Let me clarify one point: when decelerating from 100 to 40, the power must be decreased until the bottom of the drag curve is reached, then increased during further deceleration as the massive amount of drag from the increasing AOA must be counteracted. It is still a matter of managing the horizontal forces of thrust and drag as the airspeed is changing. As the rear tilting lift of the wing increases induced drag, the "up" force of the high angled thrust line does contribute to lift, but the main "control" of airspeed is still the variation of the horizontal forces of resultant thrust and drag. The wing is still what is "lifting" the aircraft and the control of its AOA (pitch) is still the best way to effect that lift.

On the front side of the drag curve is little danger relating to the cross effect of control use... but on the back side, the coordination of power and pitch is very essential to maintain safe flight. My experience has been that most pilots do it correctly, not knowing exactly how they are doing it (the micro-wave example).
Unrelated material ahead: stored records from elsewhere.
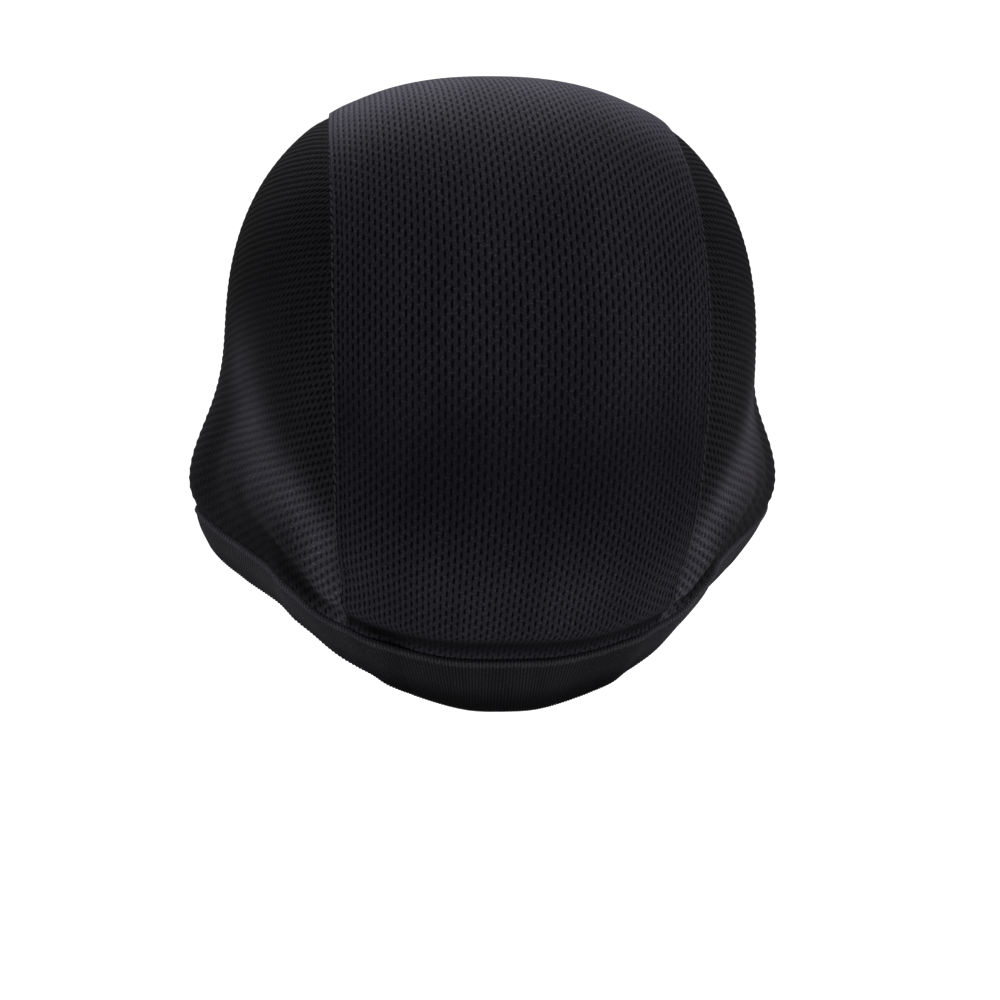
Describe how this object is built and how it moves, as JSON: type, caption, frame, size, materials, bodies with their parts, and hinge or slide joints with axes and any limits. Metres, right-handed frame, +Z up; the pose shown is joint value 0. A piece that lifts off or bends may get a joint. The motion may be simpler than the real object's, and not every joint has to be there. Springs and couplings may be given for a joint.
{
  "type": "helmet liner cap",
  "caption": "Close skullcap of stretch mesh knit, worn under a helmet: a centre panel over the head, two side panels over the ears and a folded band.",
  "frame": {"origin": "where the top of the wearer's head meets the inside of the crown, in the plane of symmetry", "axes": "+Z up, +Y to the back of the head, -Y the way the wearer looks, +X to the wearer's left"},
  "size_m": [0.1752, 0.1938, 0.1851],
  "materials": {
    "centre_mesh": "black eyelet mesh knit, its wales running over the head",
    "side_mesh": "black eyelet mesh knit, its wales leaning back, square to the hem",
    "band_knit": "black close knit, folded double"
  },
  "bodies": {
    "root": {"centre_panel": "centre_mesh", "left_panel": "side_mesh", "right_panel": "side_mesh", "band": "band_knit"}
  },
  "joints": []
}
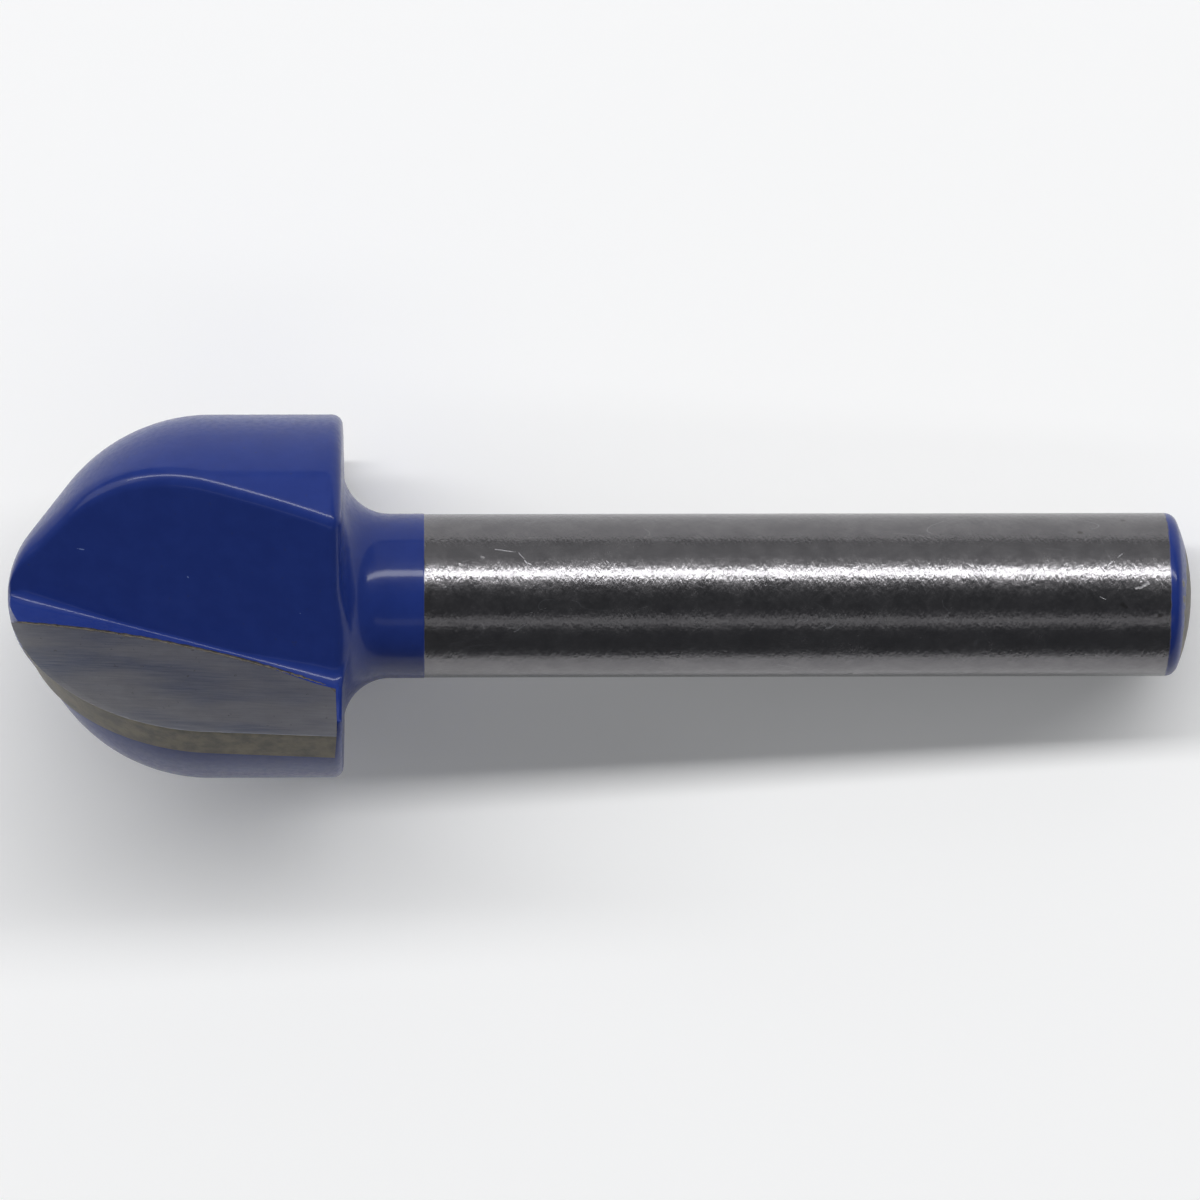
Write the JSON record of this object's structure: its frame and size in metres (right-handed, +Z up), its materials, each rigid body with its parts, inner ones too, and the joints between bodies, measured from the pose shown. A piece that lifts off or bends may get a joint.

I hope no one on this board thinks my thoughts on this matter are an attempt to jam my way of flying down their throats. It has just been my observation that too many of the "new" pilots in the aviation industry have little knowledge of how an aircraft flies.... and there are already examples of that lack of knowledge and basic aircraft control causing serious accidents.

Those of you who have said that being low and slow and "pulling up" is a death trap have my agreement as this is a flawed control method when the simultaneous use of power is missing. Just the same, if anyone (especially in a highly loaded wing) pushes the nose down when airspeed is slow, the results are just, if not more so, as fatal. Tripling the rate of descent is not a good tradeoff to maybe get a few knots of airspeed. In either case, the approach becomes very unstable and unsafe and should be abandoned.

Excessive descent rates require a lot of lift to stop them..... and that might require as much non-stall AOA as can be attained along with the most thrust the aircraft can get to maintain or add to the airspeed. The recent T-bird accident is a perfect example of the extreme of that. That guy was jinxed as more power would have only made the aircraft hit the ground going faster. If you look at the pictures, it looks like he almost made it before he had to punch out. Believe me, he was pulling up..! If he by chance added the power too soon, it would have actually prevented a steeper pull-up. You never add power to go up when you're still going down. It's pitch that gets the aircraft started towards horizontal (the normal flight regime), not power. This type of control is very basic to instrument training unusual attitude recoveries.

Those of you who have said that being low and slow and "pulling up" is a death trap have my agreement as this is a flawed control method when the simultaneous use of power is missing. Just the same, if anyone (especially in a highly loaded wing) pushes the nose down when airspeed is slow, the results are just, if not more so, as fatal. Tripling the rate of descent is not a good tradeoff to maybe get a few knots of airspeed.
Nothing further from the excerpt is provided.